‘To save face means simply to maintain one's dignity. ... Clearly, for these types of people, face-saving during a negotiation because of a larger issue. Angry or hostile behaviour can result when a negotiator's self-worth feels threatened. Some negotiators shut down or refuse to proceed because their ego is at stake.’
[https://www.karrass.com › blog › how-important-is-it-to-save-face-Nov 20, 2009]
The immediate question that comes to mind, especially to those of us not versed or educated in the divine learnings of negotiation theory, the intricacies and dynamics of the negotiation process would find it somewhat difficult to firstly, understand the need for face-saving during and after negotiation, let alone the meaning of the concept of face-saving.
Secondly, many readers of this article would without hesitation voice their dislike of negotiation as a means of dispute resolution based on numerous grounds, for example, that it is time consuming, costly, tainted by overt and destructive conflict by a party[s] designed as a stratagem to extort an agreement from the opponent. It may also be contended that the negotiation process is unnecessarily legalistic, technical and in general a waste of time.
Notwithstanding the adverse opinions raised above, negotiation as the preferred means of conflict resolution has an ancient history as highlighted in the excerpt from an interesting article recorded below:
“Once upon a time, men arguably wiser and more sensible than those of the present era settled their disputes by sitting down together in a civilised fashion and talking until the problem was solved. No courts, no judges, no longwinded wrangling over technicalities; just a chat by the fireside, overseen by a fine, shrewd fellow with a knack for negotiation.
This was the method favoured by Confucius, and others before him through 4,000 years of Chinese folklore. Buddha championed it in India; while Japanese chukka osha (mutual friends) have long helped businesses resolve their differences. Not to be outdone, the Roman Empire later picked up the tradition, with intercessors, internuncios, interpolators and interlocutors frequently shuttling to and from antagonistic parties in a diplomatic bid for peace.

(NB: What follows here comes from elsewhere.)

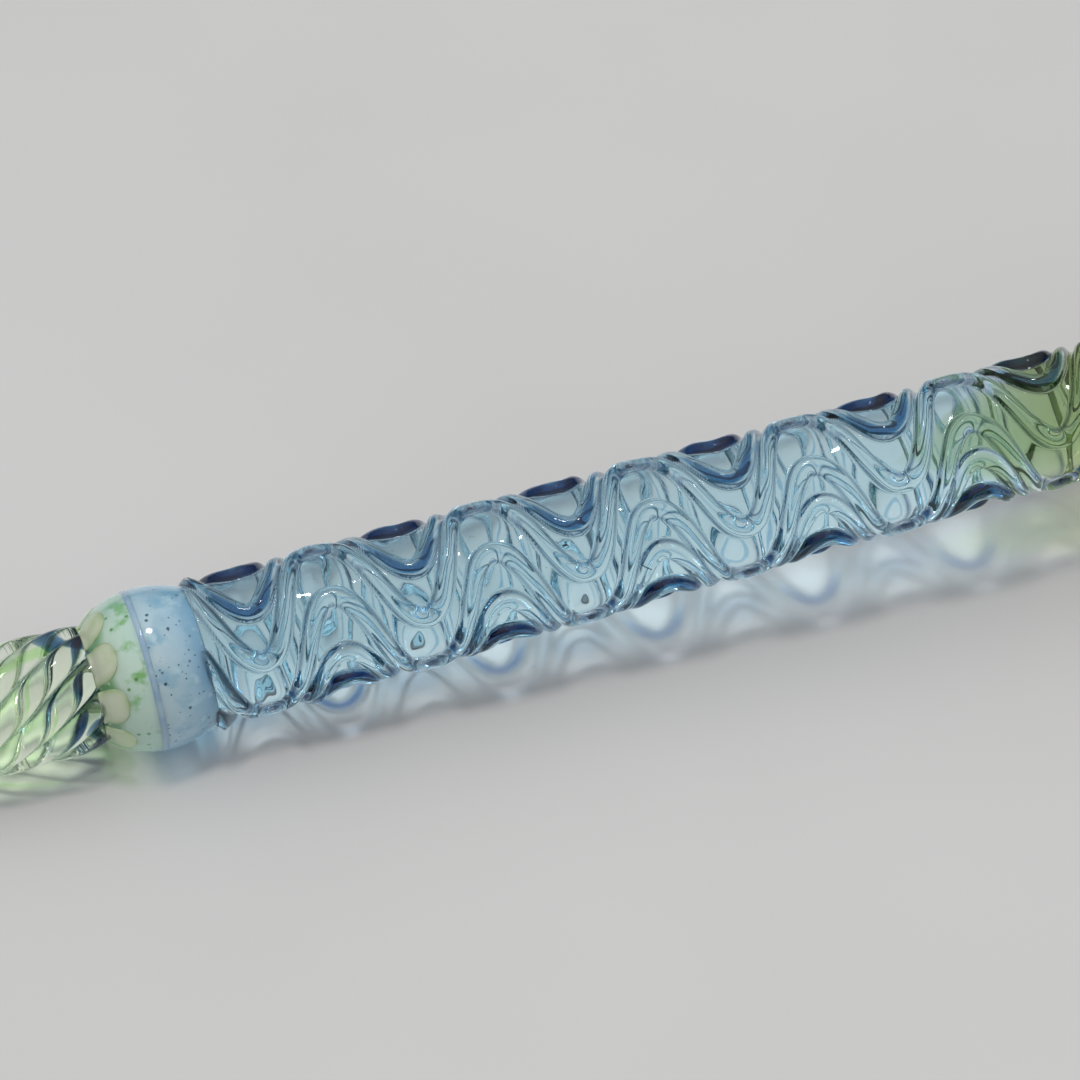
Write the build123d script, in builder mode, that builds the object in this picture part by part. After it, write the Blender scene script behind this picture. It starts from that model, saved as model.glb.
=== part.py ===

Over the generations, however, the realm of dispute resolution gradually became more convoluted and complex. Flexibility and prudence gave way to formality and structure. While a fair, regulated court system is doubtless something to be celebrated, it has – some believe – served more to quash the world of common sense negotiation than to complement it.”
[Article by, Rebecca Lowe “Back to basics” In-House Perspective (December 2013) LinkedIn].
Suffice it to say that we are living in an era of negotiation. Negotiation is a fact of life: just as we as humans cannot exist without communicating, so we can barely exist without negotiating. [See, W Pienaar & M Spoelstra ‘Negotiation - Theories, Strategies & Skills’, (1991) Juta 2-3].
‘In every country. North and South’, J Schregle ‘Comparative Industrial Relations: Pitfalls and Potential’, International Labour Review, 1981, 27 points out; ‘workers, employers, and governments have both common and divergent interests, short term and long term. The divergent interests must be accommodated and reconciled…. The way in which such interests are expressed and reconciled is the subject of industrial relations. It will be of necessity vary from country to country. The international comparison must bring out and explain the differences and similarities of national industrial relations systems’. [See R Blanpain “Comparative Labour Law and Industrial Relations” (1985) 2nd Ed. Kluwer 3].
Employers and employees usually come together in a common workplace to make products or provide services for an unspecified time. Employers who are not satisfied with workers can, at least if the action can be objectively justified, discharge them. However, the normal intention of offering and accepting employment is a continuing relationship.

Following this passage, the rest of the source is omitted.